Think about it. Someone tells you that you HAVE to do something. Do you want to do it? Of course not, even if it is the absolute best thing for you to do. And the more passionately someone tells you that you HAVE to do it, the more deeply you dig your heels in and decide that you most definitely do not.

Then, imagine that person saying, “Well, of course you don’t have to. I just thought you might like to try, but it’s up to you.” And then maybe something shifts inside you. You may start thinking that maybe, just maybe, you want to try what this person is suggesting.

The time to use this inclusive validation work is when you:

  1. Find yourself saying you “can’t, shouldn’t or won’t.”
  2. Find yourself saying you “have to, should, or must.”
  3. Encounter resistance (internally or in relationship).
  4. Experience inner conflict.
  5. Struggle with compulsions or obsessions.
  6. Feel ambivalent about something.
  7. Feel shame or a sense of devaluation.
  8. Encounter bigotry, negative stereotypes or negative projections (internally or in relationship).

This is how you use inclusive validation: 

  1. Give yourself permission to do or not to have to. For example, I tell myself I should really exercise more and eat less. And I get down on myself for having such weak will-power and being so lazy. Then, I stop, and tell myself, “I can exercise today and eat smaller portions, or I can live with the extra pounds and indulge in some yummy, healthy food, and I can stop worrying about hitting the gym today if I really don’t feel like it. And that’s okay. There ain’t no shame in this game!
  2. Include seeming opposites. This whole practice may seem hypocritical and non-committal, and it is, but at the same time, it’s not! It looks like I’m copping out and will never meet my goals and therefore never feel good about myself. But, really what I am doing is giving myself some breathing room. By going away from my goals, I move closer to them. This also applies to emotions.

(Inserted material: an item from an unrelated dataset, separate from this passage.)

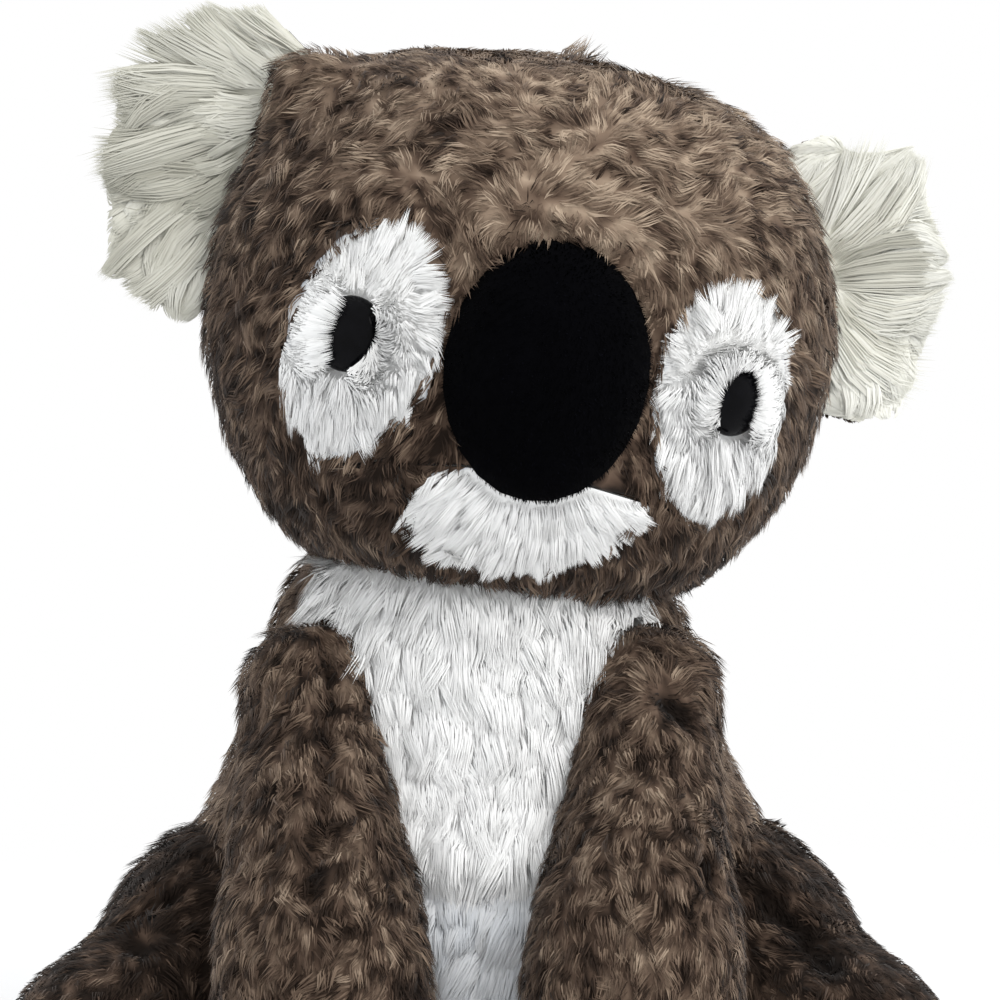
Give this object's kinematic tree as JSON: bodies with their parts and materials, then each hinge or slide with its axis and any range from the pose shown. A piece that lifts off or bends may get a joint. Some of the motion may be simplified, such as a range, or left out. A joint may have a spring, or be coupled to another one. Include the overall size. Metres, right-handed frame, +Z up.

If you feel stuck in an emotion you don’t want to feel because it doesn’t feel good, or because you don’t think you should feel that way, you can say to yourself, I can be mad right now, and I can be sad and scared, and I can be happy at the same time.” Because life is complex. Nothing is cut and dry. Consider this quote from poet Adrienne Rich. “Anger and tenderness-my selves. I can believe they breathe in me as angels and not as polarities. Anger and tenderness-the spider’s genius. To spin and weave in one moment anywhere. Even from a broken web.” 
  3. Exceptions: That’s the way it is, except when it’s not. For example, it’s always good to have a healthy diet and exercise and get plenty of sleep. Except, sometimes I need to stay up all night drinking and dancing, and eating whatever I want. Why? Because this renews me. It’s a break from the ordinary. Another example, it’s important to be open with people, and not hide parts of yourself. Except when you have a secret you want to keep. Because it’s yours. Because it represents that other part of yourself, that shadow self that we all have, and that’s okay. You can keep it a secret as long as you want to. Because it’s yours.

And that is essentially what this work is all about: bringing light to the shadow.

Your shadow. The shadow as termed by Carl Jung coined, referring to all of the disassociated, unowned parts of ourself. The devalued, inhibited, suppressed, should-nots. The parts that, undealt with, turn around and bite us, acting as intrusive thoughts or compulsive, self-destructive actions. The parts that, when integrated, give us great strength and wisdom, that thank us for finally recognizing them as something other than monsters, the parts that, when finally un-shamed and re-valued, make us whole.